Error Flag  that indicates an unknown opcode.

I wrote the buffer as a submodule, which handles shifting in data:

class DecompressBuffer(wiring.Component):

    def __init__(self):

        super().__init__({

            "consume": In(Stream(32)),

            "data": Out(32),

            "valid": Out(2),

            "long": In(1),

            "short": In(1) 

        })



    def elaborate(self, platform):

        m = Module()



        buffer = Signal(32)

        buffer_valid = Signal(2)



        m.d.comb += self.consume.ready.eq(buffer_valid == 0)



        # Read in data

        with m.If(self.consume.ready & self.consume.valid):

            # Read in one word from memory

            m.d.sync += buffer.eq(self.consume.data)

            m.d.sync += buffer_valid.eq(0b11)



        with m.If(self.valid == 1): # Requires 16 bits

            with m.If(buffer_valid > 0):

                # Shift in 16 bits

                m.d.sync += self.data.eq((buffer << 16) + self.data)

                m.d.sync += buffer.eq(buffer >> 16)

                m.d.sync += self.valid.eq(0b11)

                m.d.sync += buffer_valid.eq(buffer_valid >> 1)

        with m.Elif(self.valid == 0): # Requires 32 bits

            with m.If(buffer_valid == 0b1): # 16 bitrs available

                # Shift in 16 bits

                m.d.sync += self.data.eq(buffer & 0xFFFF)

                m.d.sync += buffer.eq(0)

                m.d.sync += self.valid.eq(0b11)

                m.d.sync += buffer_valid.eq(0)

            with m.If(buffer_valid == 0b11): # 32 bits available

                # Shift in 32 bits

                m.d.sync += self.data.eq(buffer)

                m.d.sync += buffer.eq(0)

                m.d.sync += self.valid.eq(0b11)

                m.d.sync += buffer_valid.eq(0)



        with m.If(self.short):

            # Read lower 16 bits

            m.d.sync += self.data.eq(self.data >> 16)

            m.d.sync += self.valid.eq(self.valid >> 1)



        with m.If(self.long):

            # Read entire word

            m.d.sync += self.valid.eq(0)



        return m

It takes one extra cycle to load data in, which I may fix later. But this is not my bottleneck in the pipeline right now, so I'm leaving it. This submodules uses the long and short signals to shift 32 and 16 bit words respectively.

Next I wanted to map the compressed instructions to decompressed instructions. For this part, I wanted to play around with how well I could write a wrapper which reads an easy-to-write config file. A large motivation for this is that I didn't want to do too much manual bit-mapping. I also have just been writing a variety of Forth and Lisp parsers, so it's been on my mind.

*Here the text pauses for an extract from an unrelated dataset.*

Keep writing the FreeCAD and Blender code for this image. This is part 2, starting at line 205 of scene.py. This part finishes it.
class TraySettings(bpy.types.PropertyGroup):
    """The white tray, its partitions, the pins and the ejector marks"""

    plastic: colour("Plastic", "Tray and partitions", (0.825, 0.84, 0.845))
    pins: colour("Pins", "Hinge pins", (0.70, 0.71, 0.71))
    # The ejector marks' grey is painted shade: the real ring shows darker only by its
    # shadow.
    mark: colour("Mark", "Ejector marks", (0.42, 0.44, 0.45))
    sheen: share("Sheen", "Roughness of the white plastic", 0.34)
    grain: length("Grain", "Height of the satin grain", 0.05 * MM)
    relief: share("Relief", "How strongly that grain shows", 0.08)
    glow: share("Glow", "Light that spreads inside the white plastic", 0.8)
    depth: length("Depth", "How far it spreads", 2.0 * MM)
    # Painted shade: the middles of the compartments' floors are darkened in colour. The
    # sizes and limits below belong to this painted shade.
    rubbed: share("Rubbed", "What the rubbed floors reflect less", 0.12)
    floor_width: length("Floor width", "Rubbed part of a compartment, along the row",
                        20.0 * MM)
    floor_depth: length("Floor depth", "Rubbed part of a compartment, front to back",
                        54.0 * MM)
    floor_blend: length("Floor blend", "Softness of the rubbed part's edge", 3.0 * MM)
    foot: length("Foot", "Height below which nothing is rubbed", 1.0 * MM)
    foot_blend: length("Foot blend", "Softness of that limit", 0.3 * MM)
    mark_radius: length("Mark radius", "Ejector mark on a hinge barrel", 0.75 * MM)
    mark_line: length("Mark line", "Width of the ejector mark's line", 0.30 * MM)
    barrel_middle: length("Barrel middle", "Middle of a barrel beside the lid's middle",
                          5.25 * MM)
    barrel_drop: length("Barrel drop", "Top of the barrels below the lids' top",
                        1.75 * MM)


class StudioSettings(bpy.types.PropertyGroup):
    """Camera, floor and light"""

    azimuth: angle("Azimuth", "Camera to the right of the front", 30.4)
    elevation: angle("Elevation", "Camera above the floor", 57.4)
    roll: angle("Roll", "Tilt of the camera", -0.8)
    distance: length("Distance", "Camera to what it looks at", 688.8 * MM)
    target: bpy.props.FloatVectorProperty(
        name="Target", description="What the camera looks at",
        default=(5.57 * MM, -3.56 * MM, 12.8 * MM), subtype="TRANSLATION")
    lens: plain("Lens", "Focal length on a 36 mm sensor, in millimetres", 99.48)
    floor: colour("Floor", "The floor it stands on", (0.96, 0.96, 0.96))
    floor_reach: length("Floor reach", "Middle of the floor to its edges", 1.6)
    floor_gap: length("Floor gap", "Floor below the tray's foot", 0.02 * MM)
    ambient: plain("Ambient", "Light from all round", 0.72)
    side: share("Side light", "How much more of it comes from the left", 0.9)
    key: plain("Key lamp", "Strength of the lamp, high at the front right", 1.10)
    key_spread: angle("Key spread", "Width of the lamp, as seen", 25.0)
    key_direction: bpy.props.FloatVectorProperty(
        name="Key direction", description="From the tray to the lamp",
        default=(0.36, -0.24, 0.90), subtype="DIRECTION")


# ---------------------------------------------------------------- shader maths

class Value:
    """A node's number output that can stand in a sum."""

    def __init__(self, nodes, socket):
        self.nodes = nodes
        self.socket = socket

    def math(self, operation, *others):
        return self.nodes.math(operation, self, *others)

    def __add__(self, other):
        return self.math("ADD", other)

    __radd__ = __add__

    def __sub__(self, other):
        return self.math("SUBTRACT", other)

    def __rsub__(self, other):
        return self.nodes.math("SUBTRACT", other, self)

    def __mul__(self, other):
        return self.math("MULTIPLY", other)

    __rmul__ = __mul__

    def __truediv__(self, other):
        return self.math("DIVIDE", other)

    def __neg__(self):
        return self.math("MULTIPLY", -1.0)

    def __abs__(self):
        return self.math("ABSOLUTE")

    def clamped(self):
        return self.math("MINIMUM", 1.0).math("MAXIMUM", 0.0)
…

My goal was to define compressed instructions in a text file:

:c.lw

010 | offset[5:3] | rs1' | offset[2|6] | rd' | 00

offset[11:0] | rs1 | 010 | rd | 00000 | 11



:c.j

101 | offset[11|4|9:8|10|6|7|3:1|5]  | 01

offset[20|10:1|11|19:12] | rd | 11011 | 11



:c.sw

110 | offset[5:3] | rs1' | offset[2|6] | rs2' | 00

offset[11:5] | rs2 | rs1 | 010 | offset[4:0] | 01000 | 11

Each instruction has a name, and then the compressed definition and the uncompressed definition. I wanted it to be easy to add instructions without having a complex bit mapping module. Now, I could see the beautiful patterns defined in the RISC-V instruction set and write a simple optimized module, but today I did not want to do that. I wanted to just write the definition and pre-process my mappings.

I can create a data sctructure which should have decent performance for the amount of instructions I need to define. When I run into timing issues later, I want to be able to modify my module with additional optimizations, but still keep the same definitions file. But I don't have to solve too much of that problem yet.

I can parse each definition into three types:

I can preprocess these tokens to create a decompression module. For instance, the constants on the compressed size are matched to incoming instructions to find which maps to use. Constants on the decompressed size are set in the outgoing instruction. Each instruction has associated bit map which aligns labeled bits in the compressed to their location in the outgoing module.

For compressed registers, I use a a small optimization to prevent redundant gates. Compressed registers are only found in two positions in the compressed instructions. The three bit compressed register is mapped by: r = r' + 8, instead of locating the gates for this inside each instructions label, I add some signals in the module which always map these locations, and are selectively used.